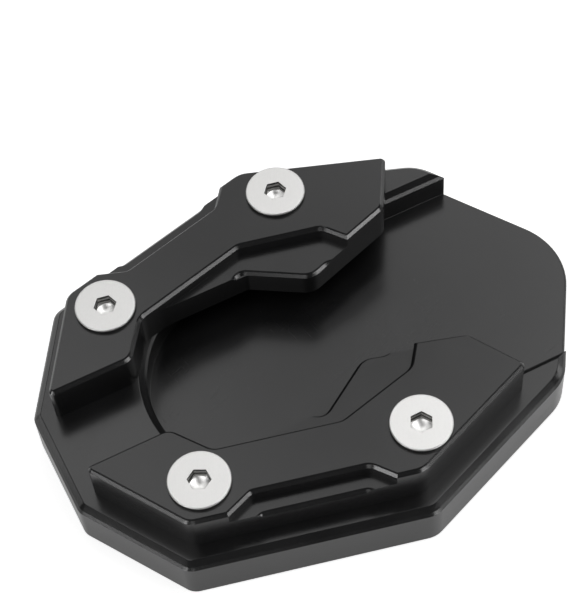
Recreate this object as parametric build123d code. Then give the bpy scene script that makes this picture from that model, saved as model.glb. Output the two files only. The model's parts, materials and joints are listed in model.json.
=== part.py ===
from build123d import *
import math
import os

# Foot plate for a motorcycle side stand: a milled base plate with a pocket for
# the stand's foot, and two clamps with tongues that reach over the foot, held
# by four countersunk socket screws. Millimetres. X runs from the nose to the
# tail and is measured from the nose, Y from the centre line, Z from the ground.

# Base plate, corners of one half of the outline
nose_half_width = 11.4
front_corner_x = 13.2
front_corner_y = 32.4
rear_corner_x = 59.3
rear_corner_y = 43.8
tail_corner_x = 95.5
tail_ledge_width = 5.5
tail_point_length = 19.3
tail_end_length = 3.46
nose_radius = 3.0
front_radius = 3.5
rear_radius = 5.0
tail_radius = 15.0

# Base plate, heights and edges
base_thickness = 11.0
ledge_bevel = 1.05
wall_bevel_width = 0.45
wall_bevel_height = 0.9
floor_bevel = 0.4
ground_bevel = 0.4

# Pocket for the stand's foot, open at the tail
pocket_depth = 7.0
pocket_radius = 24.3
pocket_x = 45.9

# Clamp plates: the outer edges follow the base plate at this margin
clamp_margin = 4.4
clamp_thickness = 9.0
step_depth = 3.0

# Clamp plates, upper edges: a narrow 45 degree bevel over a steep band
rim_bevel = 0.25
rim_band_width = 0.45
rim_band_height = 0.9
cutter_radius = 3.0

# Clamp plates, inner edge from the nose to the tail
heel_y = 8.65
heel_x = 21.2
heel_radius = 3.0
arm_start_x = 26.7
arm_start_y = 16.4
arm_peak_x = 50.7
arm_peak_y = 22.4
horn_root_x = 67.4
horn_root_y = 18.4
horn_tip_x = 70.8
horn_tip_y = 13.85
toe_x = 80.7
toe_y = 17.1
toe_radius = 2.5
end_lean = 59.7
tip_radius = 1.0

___

Task brief
Please repeat word for word the lines above that run from the beginning through the line containing "tail_radius = 15.0", keeping both the first and that last line.

Answer below
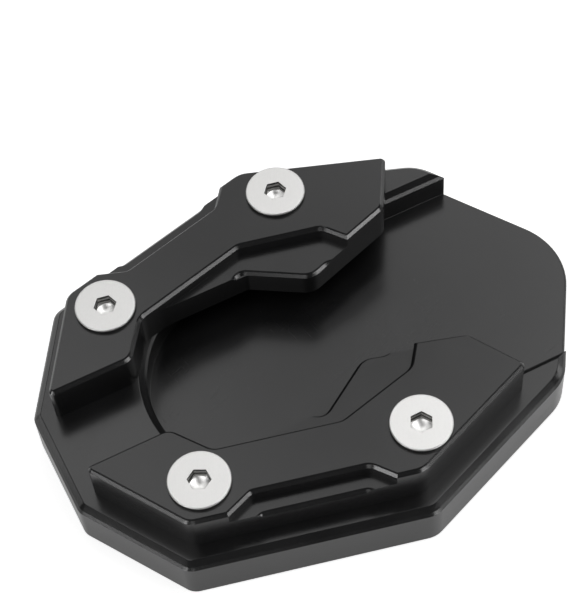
Recreate this object as parametric build123d code. Then give the bpy scene script that makes this picture from that model, saved as model.glb. Output the two files only. The model's parts, materials and joints are listed in model.json.
=== part.py ===
from build123d import *
import math
import os

# Foot plate for a motorcycle side stand: a milled base plate with a pocket for
# the stand's foot, and two clamps with tongues that reach over the foot, held
# by four countersunk socket screws. Millimetres. X runs from the nose to the
# tail and is measured from the nose, Y from the centre line, Z from the ground.

# Base plate, corners of one half of the outline
nose_half_width = 11.4
front_corner_x = 13.2
front_corner_y = 32.4
rear_corner_x = 59.3
rear_corner_y = 43.8
tail_corner_x = 95.5
tail_ledge_width = 5.5
tail_point_length = 19.3
tail_end_length = 3.46
nose_radius = 3.0
front_radius = 3.5
rear_radius = 5.0
tail_radius = 15.0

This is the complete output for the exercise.